Why did Evo win?
The landslide victory of Evo Morales has a very simple explanation: he won because his government has been, without a doubt, the best in the troubled history of Bolivia. “The best” means, of course, that he came through on the great promise, so many times unfulfilled, of all democracies: to guarantee the material and spiritual well being of the large national majorities, from that heterogeneous mass of oppressed plebeians, exploited and humiliated for centuries. It is no exaggeration whatsoever to say that Evo represents a watershed moment for Bolivian history: there is a Bolivia before his government and one after, a distinct and better one that came after his arrival to thePalacio Quemado.

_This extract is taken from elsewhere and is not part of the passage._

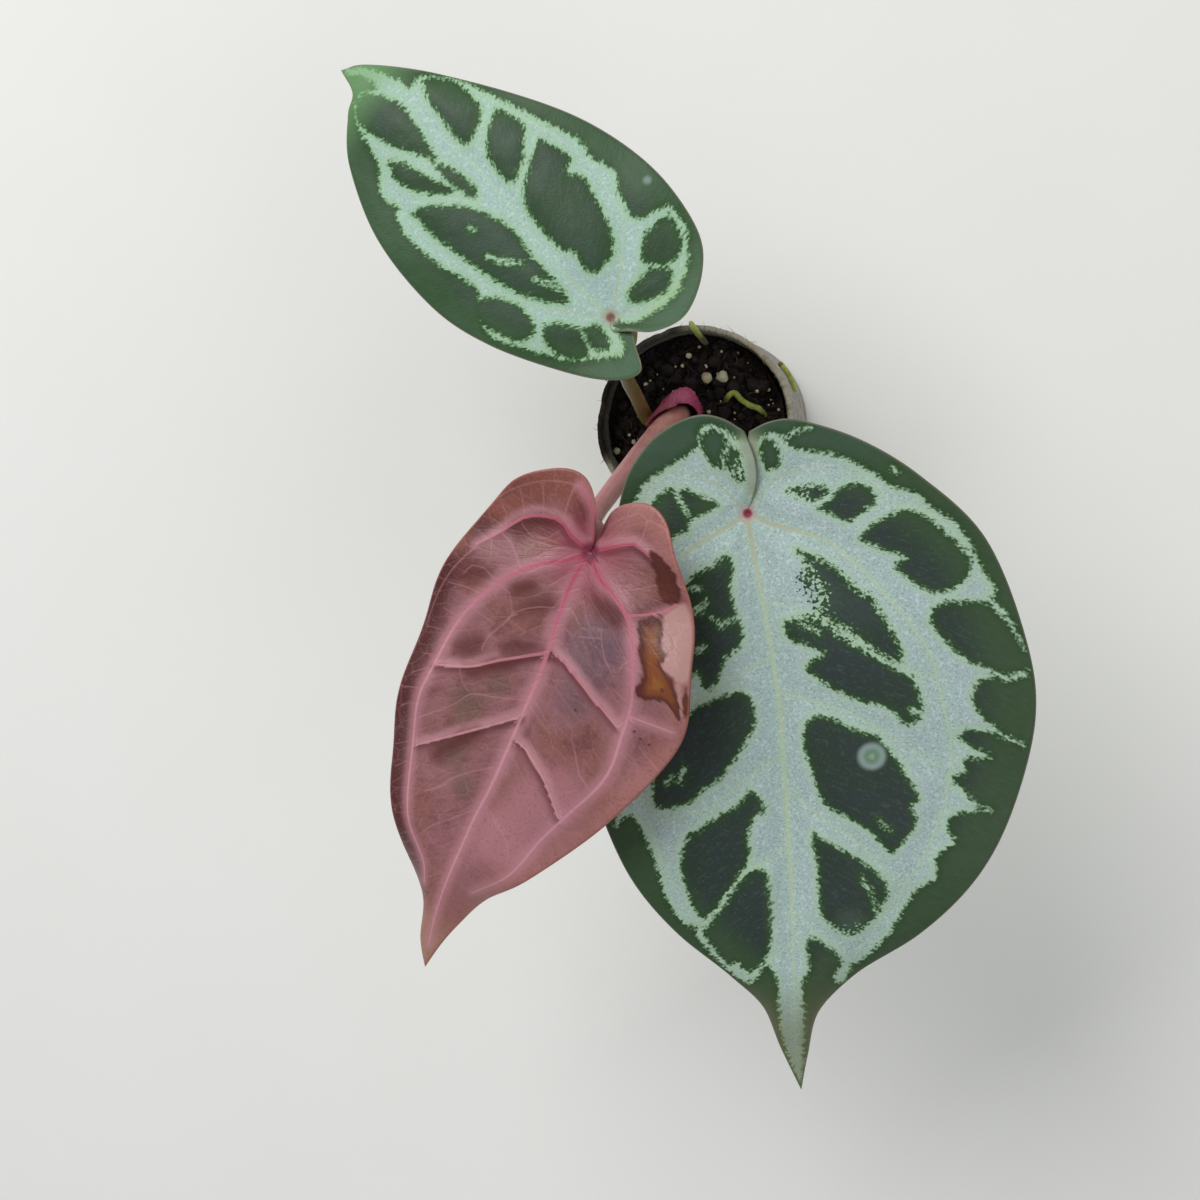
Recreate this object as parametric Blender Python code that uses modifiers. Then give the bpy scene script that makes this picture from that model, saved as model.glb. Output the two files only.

This new Bolivia, crystallized in the Plurinational State, has definitively buried the other one: colonial, racist, elitist, that nothing nor anyone will be able to resuscitate. A frequently made error is to attribute this real historic feat to some good economic luck that has supposedly spread all over Bolivia thanks to the tailwinds of the global economy, ignoring that not long after Evo’s arrival, the global economy went into a recession, which it still has not overcome. Without a doubt, his government has smartly managed the economy, but in our opinion what explains his extraordinary leadership is the fact that with Evo a true political and social revolution has been unleashed, whose most outstanding symbol is the establishment, for the first time in Bolivian history, a government comprised of social movements.
MAS [Movement Toward Socialism] is not a party in the strict sense of the term, instead it is a grand coalition of the popular organizations of a diverse type that grew until it was able to incorporate into its hegemony the “middle class” sectors, who in the past had been fervently opposed to the cocalero leader. That is why it is no surprise that in the Bolivian revolutionary process (remember that a revolution is always a process, never a single act) numerous contradictions have emerged that Alvaro Garcia Linera, Evo’s running mate, interprets as creative tensions that emerge in every revolution. No revolution is free of contradictions, just like every living thing; but what distinguishes Evo’s administration is the fact that it went about solving them correctly, strengthening the popular bloc and reaffirming its dominance in the realm of the State.
A president who when he made a mistake — for example the massive increase in gasoline prices in December of 2010 — admitted his error and after hearing the voices of the popular organizations, annulled the increase in prices that was decreed a few days before. This infrequent sensibility of being able to hear the voice of the people and respond accordingly explains why Evo has achieved what Lula and Dilma were not able to: transform their electoral majority into political hegemony, which is the capacity to forge a new historic bloc and create ever larger alliances, but ones that are always under the direction of the organized people within social movements.
Obviously everything described above would not have been able to rely solely political ability of Evo or in the fascination with a story that exalts the epic of Indigenous peoples. Without an adequate root in the material lives of people, all of that would have vanished without leaving any traces. But that was combined with significant economic achievements that gave him the necessary conditions to construct the political hegemony that made his overwhelming victory possible. GDP went from USD $9,525,000,000 in 2005 to USD $30,381,000,000 in 2013, and GDP per capita jumped from USD $1,010 to USD $2,757 during the same period. The key to that growth — and that distribution! — can be found in the nationalization of the hydrocarbon sector, something without precedent in Bolivian history.
In the past the distribution of gas and oil profits left 82 percent in the hands of the transnational corporations, while the State only received the remaining 18 percent, with Evo those figures were inverted and now the lion’s share stays in the hands of the treasury. It is therefore unsurprising that a country used to suffer from chronic deficits in its fiscal accounts finished 2013 with USD $14,430,000,000 in international reserves (versus the USD $1,714,000,000 it had in 2005). To understand the significance of this figure, suffice it to say that it represents 47 percent of GDP, by far the highest percentage in Latin America. In line with the aforementioned, extreme poverty dropped from 39 percent in 2005 to 18 percent in 2013 and the goal is to eradicate it completely by 2025.
With Sunday’s result Evo will remain in the Palacio Quemado until 2020, a moment where his refoundational project will reach the point of no return. It is still undetermined if he will keep a two thirds majority in the Congress, which would make possible the approval of a constitutional reform that would open up the possibility of indefinite re-election. Given this there will no doubt be those up in arms accusing the Bolivian president of being a dictator or of hoping to remain in power. These would be hypocritical and fake democratic voices that never expressed the same concern for the 16 year rule of Helmut Kohl in Germany or 14 year rule of the lobbyist for Spanish transnational corporations, Felipe Gonzalez. What in Europe is considered a virtue, unquestionable proof of predictability or political stability, in the case of Bolivia it becomes an intolerable vice that reveals the supposed despotic essence of the MAS project. This is nothing new: there are morals for Europeans and distinct ones for Indians. Simple as that.